7. Mr. Ghatak relied on a decision of this Court in Tak Chand Fillumal v. Western India Match Co. Ltd., 1955 All LJ 555: (AIR 1955 All 404) in support of his argument that the infringement of a registered trade mark does not become a passing off merely because the consequences of the infringement are that the plaintiffs' customers are deceived. But this decision does not help the applicant, as the Bench clearly laid down the principle that 'when no suit for the infringement of an unregistered trade mark is possible, suits for passing off action could be instituted in spite of the provisions of this Act.' Thus the distinction between an infringement of a trade mark and passing off by the deceptive use of that very trade mark is recognized.
8. In my opinion the view of the Court below that the plaintiffs' suit is an action for passing off and not barred by any provision of the Trade and Merchandize Marks Act is sound.
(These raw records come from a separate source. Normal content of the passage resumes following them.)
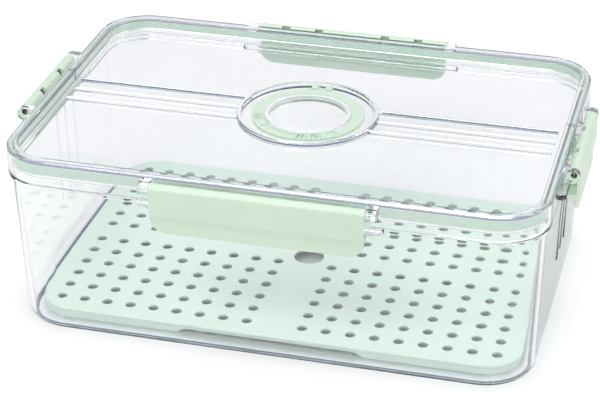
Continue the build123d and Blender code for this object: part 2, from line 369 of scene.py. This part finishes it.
def depth_inside(g, place, half_length, half_width, corner):
    """How far inside a rounded rectangle a place is, negative outside, and its height."""
    x, y, z = g.parts(place)
    beyond_x = g.number("ABSOLUTE", x) - (half_length - corner)
    beyond_y = g.number("ABSOLUTE", y) - (half_width - corner)
    round_x = g.most(beyond_x, 0.0)
    round_y = g.most(beyond_y, 0.0)
    outside = g.number("SQRT", round_x * round_x + round_y * round_y)
    inside = g.number("MINIMUM", g.most(beyond_x, beyond_y), 0.0)
    return corner - outside - inside, z


def painted_base_shade(g, place):
    """Where the box's floor plate and its foot are painted darker than the thin walls, as painted
    shade.
    """
    depth, z = depth_inside(g, place, *BASE_OUTLINE)
    within = g.span(depth, FLOOR_EDGE, FLOOR_EDGE + FLOOR_FADE)
    around = g.span(depth, FLOOR_EDGE, FLOOR_EDGE - FOOT_FADE)
    plate = within * g.span(z, FLOOR_TOP + 3.0 * FEATHER, FLOOR_TOP)
    foot = around * g.span(z, FOOT_TOP, FOOT_FULL)
    return plate, foot


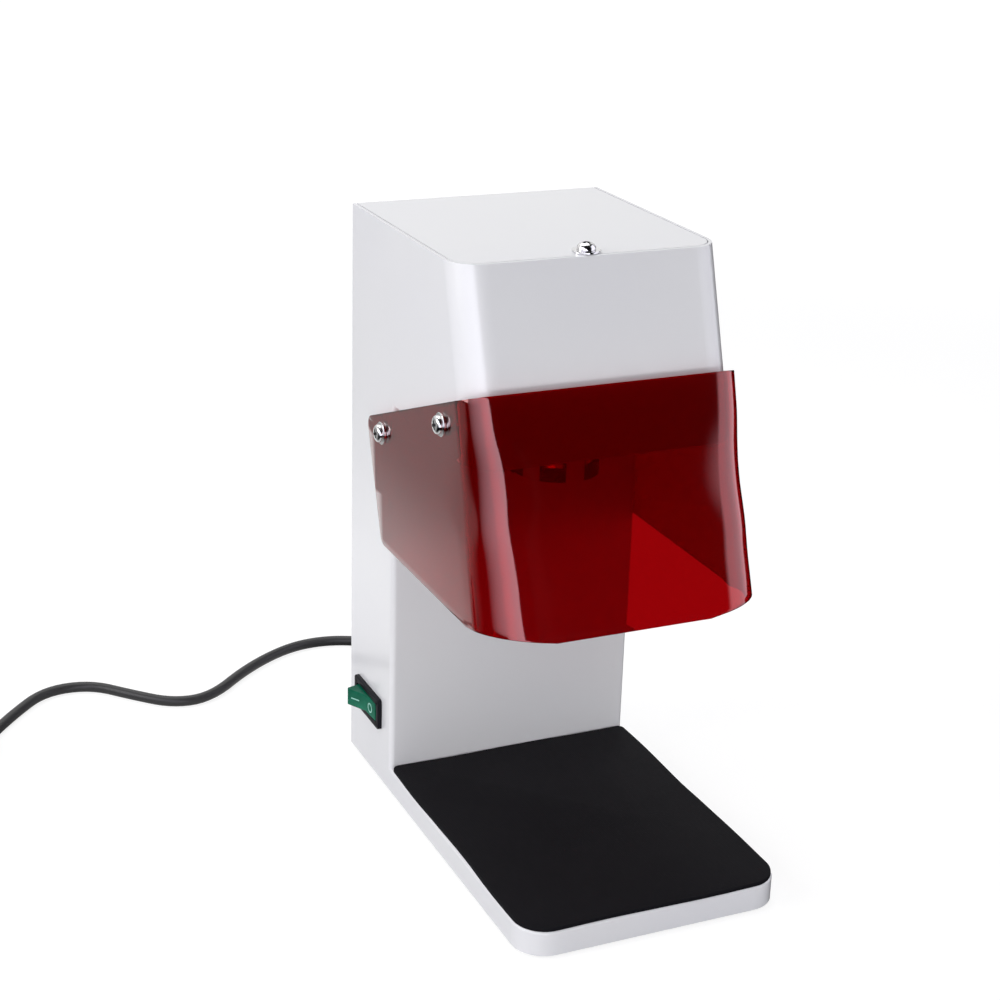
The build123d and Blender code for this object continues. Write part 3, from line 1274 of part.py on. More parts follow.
def build():
    washers, shield_bolts, shield_nuts = shield_fasteners()
    fan_bolts, fan_nuts = fan_fasteners()
    clamp_bolts, clamp_nuts = clamp_fasteners()
    lid_ring = placed(washer(LID_WASHER_D, M4 + HOLE_CLEARANCE), (0, LID_SCREW_Y, TOP_Z), (0, 0, 1))
    lid_bolt = pan_screw(M4, M4_HEAD_D, LID_HEAD_H, WASHER_T + LID_T + LEDGE_T + COVER_SCREW_GRIP)
    nodes = {
        "main_shell": main_shell(),
        "top_lid": top_lid(),
        "lid_washer": lid_ring,
        "lid_screw": placed(lid_bolt, (0, LID_SCREW_Y, TOP_Z + WASHER_T), (0, 0, 1)),
        "rear_cover": rear_cover(),
        "rear_cover_screws": cover_screws(),
        "base_plate": base_plate(),
        "rubber_feet": rubber_feet(),
        "foot_screws": foot_screws(),
        "work_mat": work_mat(),
        "light_shield": shield(),
        "shield_washers": washers,
        "shield_screws": shield_bolts,
        "shield_nuts": shield_nuts,
        "lamp_plate": lamp_plate(),
        "lamp_plate_screws": lamp_plate_screws(),
        "lamp_shroud": lamp_shroud(),
        "shroud_screws": shroud_screws(),
        "lamp_reflector": lamp_reflector(),
        "lamp_capsule": lamp_capsule(),
        "lamp_socket": lamp_socket(),
        "lamp_bracket": lamp_bracket(),
        "bracket_screws": bracket_screws(),
        "thermal_cutout": thermal_cutout(),
        "fan_frame": fan_frame(),
        "fan_stator": fan_stator(),
        "fan_rotor": fan_rotor(),
        "fan_screws": fan_bolts,
        "fan_nuts": fan_nuts,
        "transformer_shelf": transformer_shelf(),
        "transformer_core": transformer_core(),
        "transformer_winding": transformer_winding(),
        "transformer_clamp": transformer_clamp(),
        "clamp_screws": clamp_bolts,
        "clamp_nuts": clamp_nuts,
        "terminal_block": terminal_block(),
        "terminal_screws": terminal_screws(),
        "mains_wires": mains_wires(),
        "primary_wires": primary_wires(),
        "lamp_wires": lamp_wires(),
        "fan_wires": fan_wires(),
        "switch_body": switch_body(),
        "switch_rocker": switch_rocker(),
        "switch_tabs": switch_tabs(),
        "strain_relief": strain_relief(),
        "cord": cord(),
        "cord_coil": cord_coil(),
        "plug_body": plug_body(),
        "plug_pins": plug_pins(),
    }
    for name, pieces in nodes.items():
        save(name, pieces)
    print(len(nodes), "nodes")


build()
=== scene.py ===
"""Visible pieces, finishes and stage of a benchtop light curing unit.

The packed model is the fixed frame. Blender's lengths are metres, sizes written here are mostly
millimetres times MM, +Z is up, and -Y is the side that the user faces.
"""
import math

import bmesh
import bpy
from mathutils import Matrix, Vector


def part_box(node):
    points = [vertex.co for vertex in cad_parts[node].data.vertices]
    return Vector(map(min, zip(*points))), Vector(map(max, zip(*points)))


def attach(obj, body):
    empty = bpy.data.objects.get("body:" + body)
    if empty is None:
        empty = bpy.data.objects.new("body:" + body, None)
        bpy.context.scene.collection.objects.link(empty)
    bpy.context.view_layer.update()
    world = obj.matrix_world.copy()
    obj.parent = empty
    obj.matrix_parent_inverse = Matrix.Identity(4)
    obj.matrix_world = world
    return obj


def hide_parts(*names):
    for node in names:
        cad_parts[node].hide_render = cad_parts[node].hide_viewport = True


bl_info = {
    "name": "Light curing unit",
    "version": (1, 0, 0),
    "blender": (4, 5, 0),
    "location": "3D View > Sidebar > Curing unit",
    "description": "Builds the pieces, finishes and stage of a benchtop light curing unit",
    "category": "Add Mesh",
}

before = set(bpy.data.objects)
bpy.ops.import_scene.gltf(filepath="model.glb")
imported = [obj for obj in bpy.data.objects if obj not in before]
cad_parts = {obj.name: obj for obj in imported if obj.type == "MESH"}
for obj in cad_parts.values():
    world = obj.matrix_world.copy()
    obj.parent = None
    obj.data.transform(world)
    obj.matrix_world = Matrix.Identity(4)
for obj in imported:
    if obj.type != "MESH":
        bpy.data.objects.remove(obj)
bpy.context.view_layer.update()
MM = 0.001
SAME = 0.01 * MM           # lengths this close count as the same
SHARP = math.radians(60)
WHITE = (1.0, 1.0, 1.0)
HEART = (0.0, 0.0, 0.14)   # middle of the unit, which every lamp looks at

# Route of the lead from the strain relief to its coil, in metres.
LEAD_ROUTE = [
    (0.0, 0.1279, 0.026), (0.0, 0.144, 0.026), (0.0, 0.161, 0.0175), (-0.001, 0.177, 0.005),
    (-0.005, 0.193, 0.0026), (-0.017, 0.206, 0.0026), (-0.036, 0.213, 0.0026),
    (-0.057, 0.2105, 0.0026), (-0.084, 0.194, 0.0026), (-0.1103, 0.1685, 0.0026),
    (-0.130, 0.1687, 0.0026), (-0.1468, 0.185, 0.0026), (-0.1635, 0.2035, 0.0026),
    (-0.187, 0.204, 0.0026), (-0.206, 0.1845, 0.0026), (-0.224, 0.162, 0.0026),
]
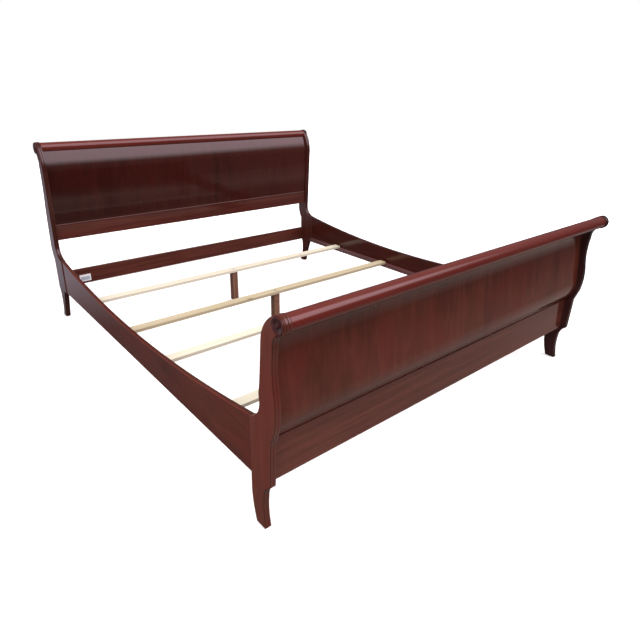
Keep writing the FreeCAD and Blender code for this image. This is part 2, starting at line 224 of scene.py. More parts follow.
def eased(node, name, material, width, segments=2):
    """A copy of a CAD node with its sharp edges eased."""
    bm = merged(node)
    bmesh.ops.dissolve_limit(
        bm, angle_limit=math.radians(0.5), verts=bm.verts[:], edges=bm.edges[:])
    sharp = [e for e in bm.edges if e.is_manifold and e.calc_face_angle() > SHARP]
    # The bevels are marked as worn edges, which the lacquer also paints lighter as a highlight.
    layer = bm.verts.layers.float.new("edge_wear_and_highlight")
    made = bmesh.ops.bevel(
        bm, geom=sharp, offset=width, segments=segments, profile=0.5,
        affect="EDGES", clamp_overlap=True)
    for face in made["faces"]:
        for vert in face.verts:
            vert[layer] = 1.0
    mesh = bpy.data.meshes.new(name)
    bm.to_mesh(mesh)
    bm.free()
    add_piece(name, mesh, material, node)


def turned(name, profile, centre, axis, segments=64):
    """A mesh turned about an axis through centre.  profile is (radius, height) from rim to tip."""
    turn = UP.rotation_difference(axis).to_matrix()
    rings = []
    for radius, height in profile:
        ring = []
        for k in range(segments):
            angle = 2 * math.pi * k / segments
            around = Vector((radius * math.cos(angle), radius * math.sin(angle), height))
            ring.append(centre + turn @ around)
        rings.append(ring)
    return skin(name, rings)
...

The Court has jurisdiction to entertain the suit, though it is open to the defendant to raise such pleas in defence as are open to him under the law.
9. The application is rejected with costs.
10. Mr. K.N. Seth has drawn my attention to the fact that this suit was filed in 1952. I think it is high time that it is decided on merits. The record should be sent to the lower Court with a direction that the decision of this suit shall receive top priority.